There are certainly many gay detectives in the United States today, and Kenneth D. Michaels’ The Gay Detective: Nick and Norm in Chicago does an excellent job of fashioning a mystery story around one of them. The hero, Nick Scott, is not only a bona-fide Chicago police detective but the host of a new TV show, “The Gay Detective,” in which he interviews prominent members of the gay community. The problem is that as soon as he begins the show, his partner and each of his guests are successively murdered by a crazed killer who leaves notes with nonsense messages like “Dink, Dink, Hail, Be Merry, Love/Death.” Nick is defiant, daring the killer to come out of hiding while he is on the air, but his chief doesn’t want him to have any more guests. In the meantime, Nick has begun investigating the killings with fellow detective Norm Malone, an older family man who is as straight as they come.

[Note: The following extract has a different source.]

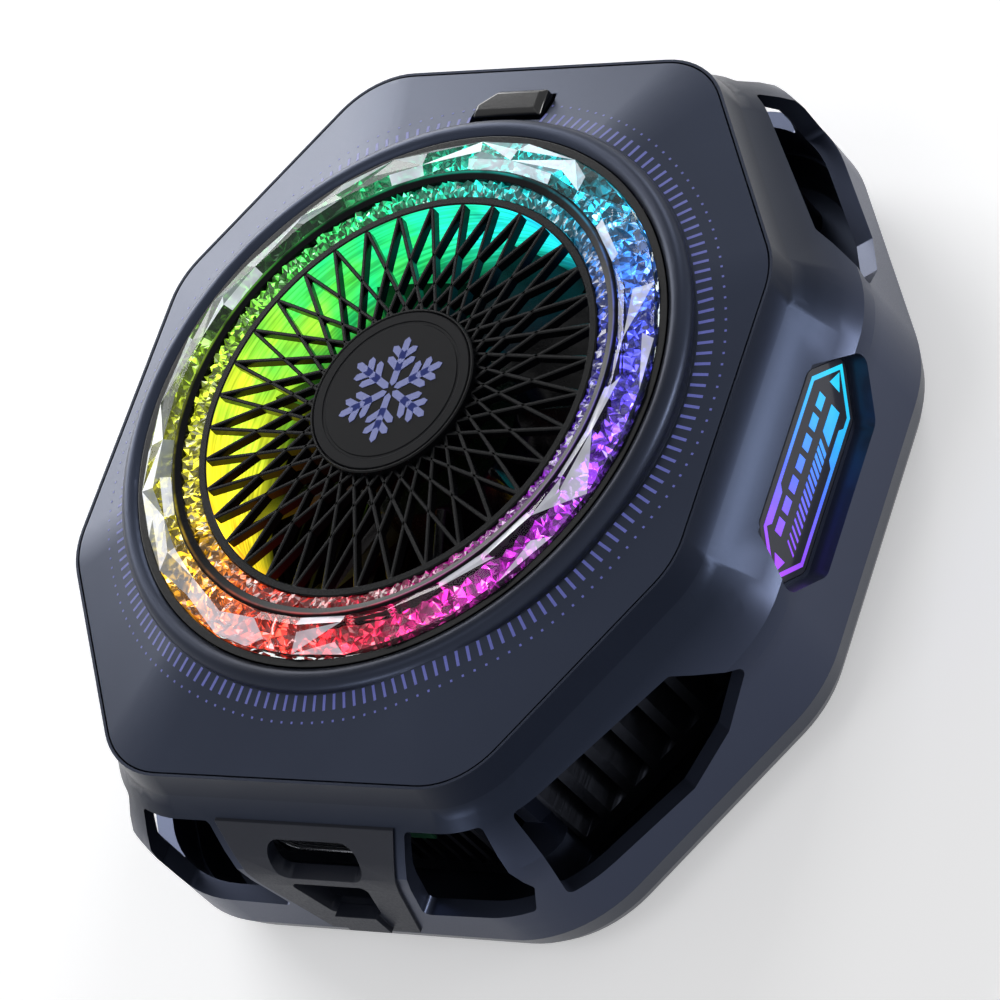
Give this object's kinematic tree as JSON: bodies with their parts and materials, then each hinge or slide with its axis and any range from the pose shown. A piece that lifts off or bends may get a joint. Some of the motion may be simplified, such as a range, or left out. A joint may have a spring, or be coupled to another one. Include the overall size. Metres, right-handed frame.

In the 1960s, Robert Culp and Bill Cosby, in “I Spy,” pioneered the then-novel concept of a white and a black man being partners in an action TV series, and that, in a way, is what Kenneth Michaels is trying to do in The Gay Detective. In the persons of Norm, Nick’s mother and others, Michaels shows us that the average American no longer fears or hates gays. I also give Michaels points for centering his mystery novel in Chicago, rather than in New York, San Francisco, or any of the obvious gay meccas in the U.S. The Gay Detective is an excellent book, and I would recommend it to all mystery lovers.